Fractional-order fast terminal back-stepping sliding mode control of autonomous robotic excavators

Abstract

The vibration of unmanned excavators causes the instability, unsafe operation, and increases fuel consumption. Ground elasticity significantly influences vibrational excitation. Based on modeling of an under-actuated excavator mounted on elastic ground, this article proposes a control system for precisely tracking and suppressing the vibration of autonomous excavators by combining three control approaches: fast terminal sliding mode, back-stepping, and fractional-order control. Such combination leads to a robust controller against matched and unmatched uncertainties, holding flexible fractional gains, rapidly converging with finite-time, and well-rejecting disturbance.
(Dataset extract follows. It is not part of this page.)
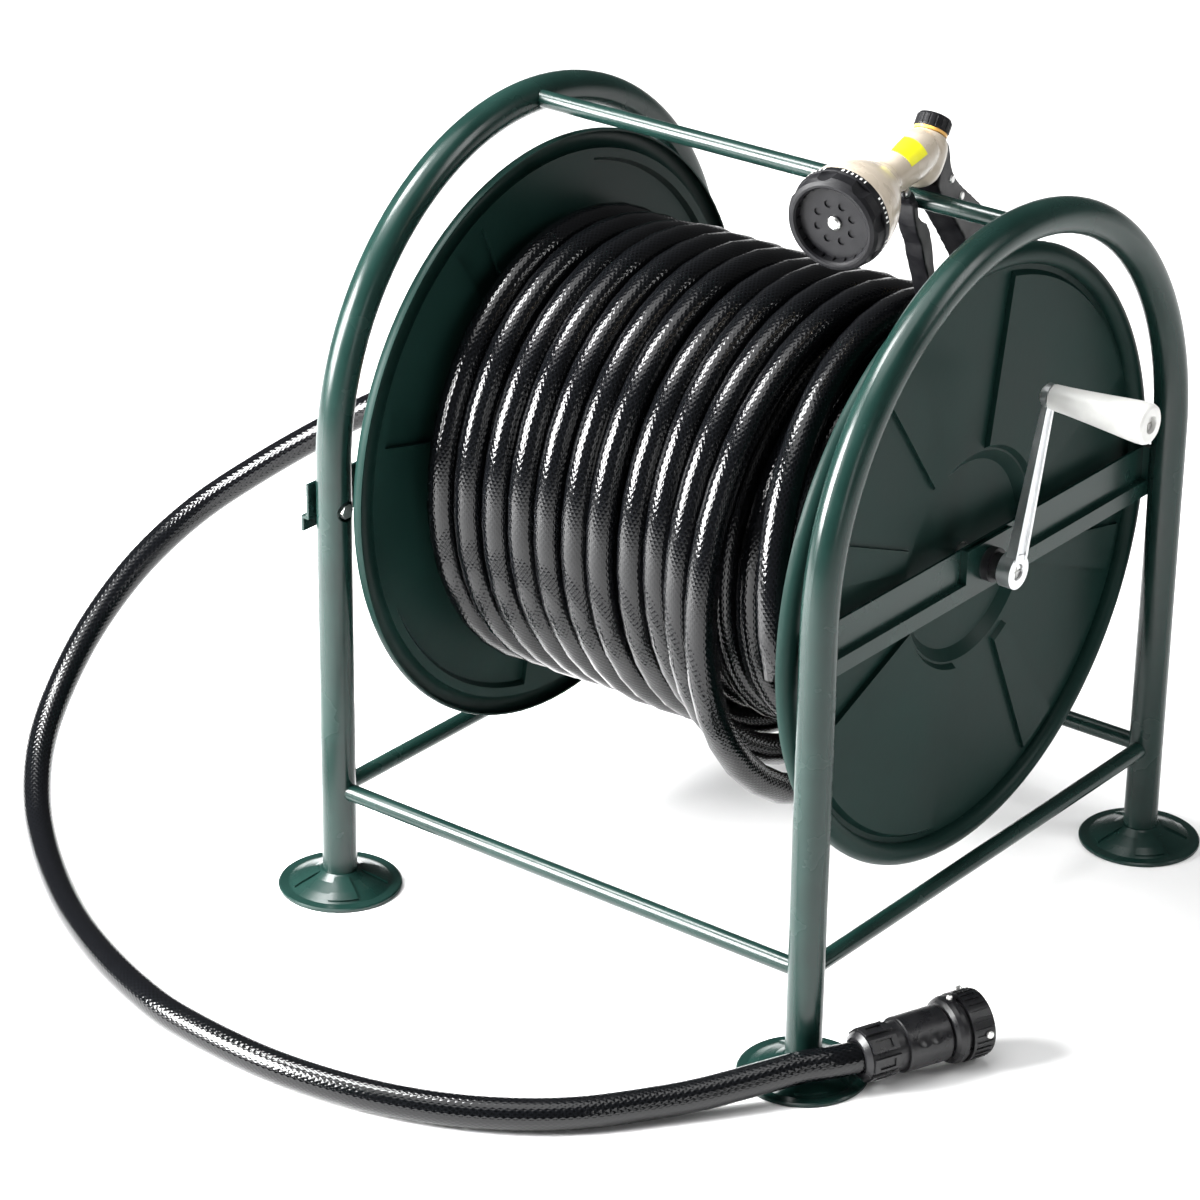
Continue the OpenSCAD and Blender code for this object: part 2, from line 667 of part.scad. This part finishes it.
module inlet_tail() {
    color([0.8, 0.72, 0.45]) place() gun() translate([0, 76.3, -64]) rotate([-141.7, 0, 0]) difference() {
        union() {
            cylinder(r = 8, h = 16);
            translate([0, 0, 15.2]) cylinder(r = 10.4, h = 4, $fn = 6);
            translate([0, 0, 15.2]) cylinder(r = 9, h = 12.8);
        }
        translate([0, 0, 2]) cylinder(r = 5, h = 40);
    }
}

hoop_left();
hoop_right();
rail_front();
rail_rear();
rail_side_left();
rail_side_right();
top_rail();
foot_front_left();
foot_front_right();
foot_rear_left();
foot_rear_right();
crossbar_left();
crossbar_right();
bolt_front();
bolt_rear();
nut_front();
nut_rear();
bearing_left();
bearing_right();
flange_left();
flange_right();
drum_core();
spindle();
set_collar();
axle_stub();
outlet_elbow();
hose_inner_layer();
hose_outer_layer();
hose_slack_turns();
hose_end_coupling();
crank_arm();
crank_screw();
grip_pin();
crank_grip();
swivel_body();
swivel_seal();
hose_clamp();
leader_hose();
hose_nut();
connector_body();
release_collar();
adaptor_body();
adaptor_ring();
adaptor_sleeve();
clamp_screws();
gun_body();
gun_bell();
gun_dial();
dial_screw();
gun_handle();
handle_rivets();
trigger();
trigger_pin();
flow_knob();
knob_ring();
gun_label();
inlet_tail();
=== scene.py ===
import math

import bmesh
import bpy
from mathutils import Matrix, Vector


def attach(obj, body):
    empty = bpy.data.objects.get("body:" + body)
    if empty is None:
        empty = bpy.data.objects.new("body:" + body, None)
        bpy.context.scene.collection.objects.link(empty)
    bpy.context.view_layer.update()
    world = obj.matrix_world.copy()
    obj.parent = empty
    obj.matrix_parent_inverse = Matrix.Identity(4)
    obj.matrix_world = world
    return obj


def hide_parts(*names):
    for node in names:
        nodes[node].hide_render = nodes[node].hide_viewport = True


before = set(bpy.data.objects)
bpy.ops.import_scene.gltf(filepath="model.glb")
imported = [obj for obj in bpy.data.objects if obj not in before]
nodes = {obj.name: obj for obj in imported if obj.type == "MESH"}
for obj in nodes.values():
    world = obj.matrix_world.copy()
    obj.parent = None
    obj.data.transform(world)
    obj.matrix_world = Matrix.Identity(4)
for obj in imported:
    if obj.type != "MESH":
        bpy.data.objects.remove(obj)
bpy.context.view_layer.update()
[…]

Analysis and synthesis of controller rely on fractional calculus, finite-time Lyapunov stability, and Mittag-Leffler theory. In general, the paper has three contributions: (i) setting up an actual system and operational scenario for an elastic ground-mounted excavator, (ii) proposing a fully dynamic model of excavators to support model-oriented control, and (iii) designing a robust fractional-order controller. Validation of control system via simulation and experiment, comprehensive comparison among various methods show the superiority of the proposed approach. Controller well eliminates vibration, tracks accurately, and remains the stability.